Back at the ranch…except there was no-one else around apart from Union Committee & the staff

We convened an emergency Union Committee meeting on the Thursday for two reasons, as I remember it.

First and foremost, to discuss the two choices the Tribunal had offered us for the resumption:

  • 28th and 31st December 1984 (the default dates agreed on the day, subject to confirmation of our availability);
  • two days in late January 1985, if we asked for the dates to be moved.

Although some of the non-sabbaticals had unmoveable commitments over “twixtmas”, those of us who were most bound up in the matter – not least me, Kate and John, were all willing to come back straight after Christmas and wanted the thing over with as soon as possible. The applicants had already made it clear that their preference was to return soonest. We all agreed it would be for the best to get the matter concluded before the end of 1984.

The other reason for the emergency Union Committee meeting, though, was to discuss what we would do if we were to lose the tribunal. I made it clear, as I had in the matter of the EGM Appeal, that I would resign if we lost but I didn’t feel that anyone else need do so. I’m not sure what else, if anything, came out of that emergency meeting.

By the time I left Keele on that Thursday, we were all over Page 5 of the Evening Sentinel.

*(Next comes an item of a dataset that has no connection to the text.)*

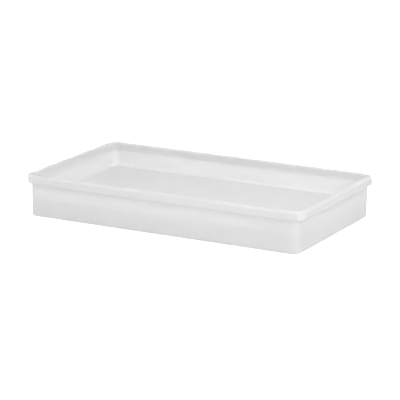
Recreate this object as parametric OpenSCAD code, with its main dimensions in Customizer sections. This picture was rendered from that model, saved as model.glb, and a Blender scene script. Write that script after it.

Sentinel On SU Tribunal report on 19 December sittingSentinel On SU Tribunal report on 19 December sitting 20 Dec 1984, Thu Evening Sentinel (Stoke-on-Trent, Staffordshire, England) Newspapers.com

That Evening Sentinel report made us feel quite pessimistic about our chances at the time. On re-reading the report forty years later, I’m not sure why it made us feel so. Perhaps it was because Derek Bamford had briefed all the Union staff that we were certain to lose and that we had put all of their jobs at risk, so the above newspaper article read, to them, as confirmation that the case was going the way of the applicants. The staff certainly gave us the impression that the paper was suggesting that we were likely to lose.